#### Dataset excerpt:

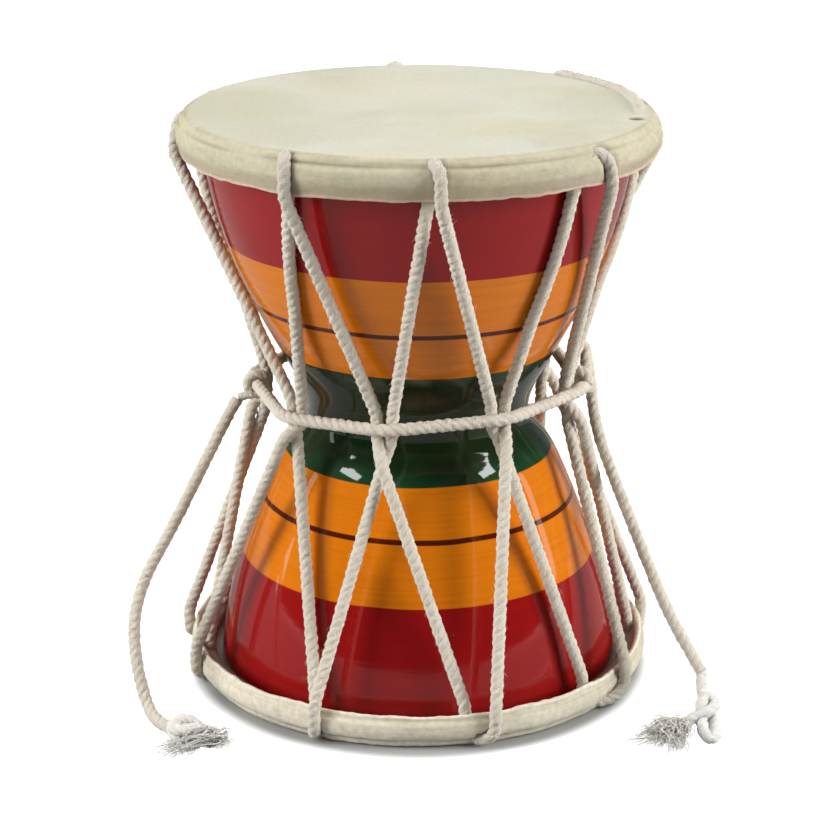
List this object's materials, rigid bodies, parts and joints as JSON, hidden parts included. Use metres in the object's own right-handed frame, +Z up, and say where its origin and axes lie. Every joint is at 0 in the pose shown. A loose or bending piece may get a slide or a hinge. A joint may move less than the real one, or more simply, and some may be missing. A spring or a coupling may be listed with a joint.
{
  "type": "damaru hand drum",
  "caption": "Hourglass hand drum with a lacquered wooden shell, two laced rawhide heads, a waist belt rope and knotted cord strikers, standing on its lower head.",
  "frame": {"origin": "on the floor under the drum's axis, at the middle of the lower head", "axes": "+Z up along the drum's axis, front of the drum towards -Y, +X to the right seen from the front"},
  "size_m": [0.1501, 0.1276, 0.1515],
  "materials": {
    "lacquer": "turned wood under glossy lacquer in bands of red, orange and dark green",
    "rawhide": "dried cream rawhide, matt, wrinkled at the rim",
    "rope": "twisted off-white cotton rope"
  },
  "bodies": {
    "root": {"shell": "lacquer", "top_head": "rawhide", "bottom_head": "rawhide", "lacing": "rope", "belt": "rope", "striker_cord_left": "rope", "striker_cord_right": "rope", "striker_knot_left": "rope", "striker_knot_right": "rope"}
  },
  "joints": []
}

#### Given request:
Return each line of the data exactly as written above.

#### Written reply:
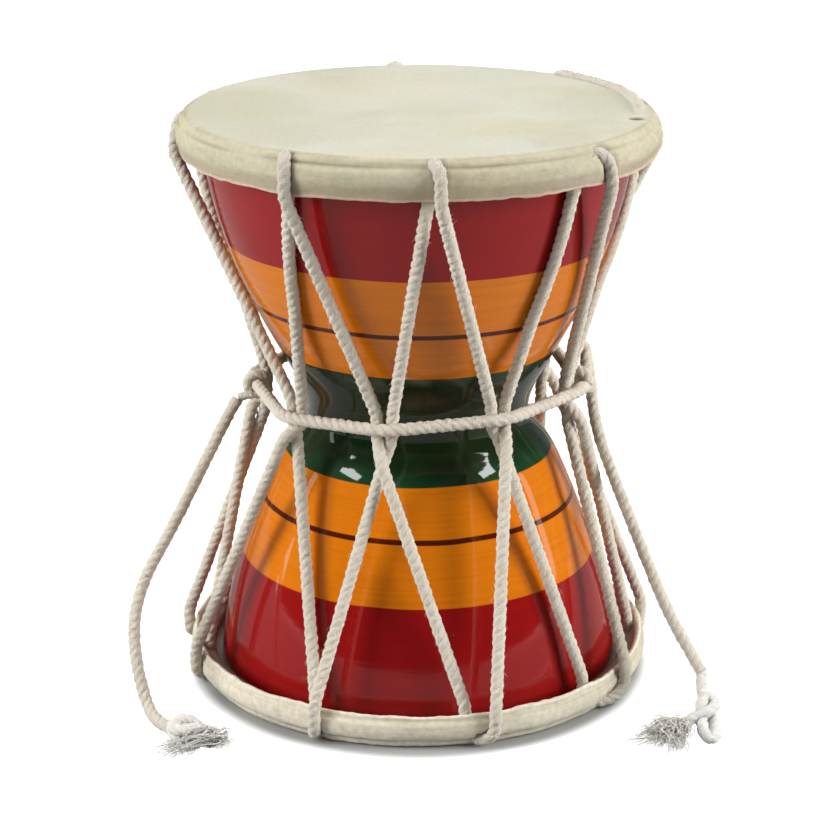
List this object's materials, rigid bodies, parts and joints as JSON, hidden parts included. Use metres in the object's own right-handed frame, +Z up, and say where its origin and axes lie. Every joint is at 0 in the pose shown. A loose or bending piece may get a slide or a hinge. A joint may move less than the real one, or more simply, and some may be missing. A spring or a coupling may be listed with a joint.
{
  "type": "damaru hand drum",
  "caption": "Hourglass hand drum with a lacquered wooden shell, two laced rawhide heads, a waist belt rope and knotted cord strikers, standing on its lower head.",
  "frame": {"origin": "on the floor under the drum's axis, at the middle of the lower head", "axes": "+Z up along the drum's axis, front of the drum towards -Y, +X to the right seen from the front"},
  "size_m": [0.1501, 0.1276, 0.1515],
  "materials": {
    "lacquer": "turned wood under glossy lacquer in bands of red, orange and dark green",
    "rawhide": "dried cream rawhide, matt, wrinkled at the rim",
    "rope": "twisted off-white cotton rope"
  },
  "bodies": {
    "root": {"shell": "lacquer", "top_head": "rawhide", "bottom_head": "rawhide", "lacing": "rope", "belt": "rope", "striker_cord_left": "rope", "striker_cord_right": "rope", "striker_knot_left": "rope", "striker_knot_right": "rope"}
  },
  "joints": []
}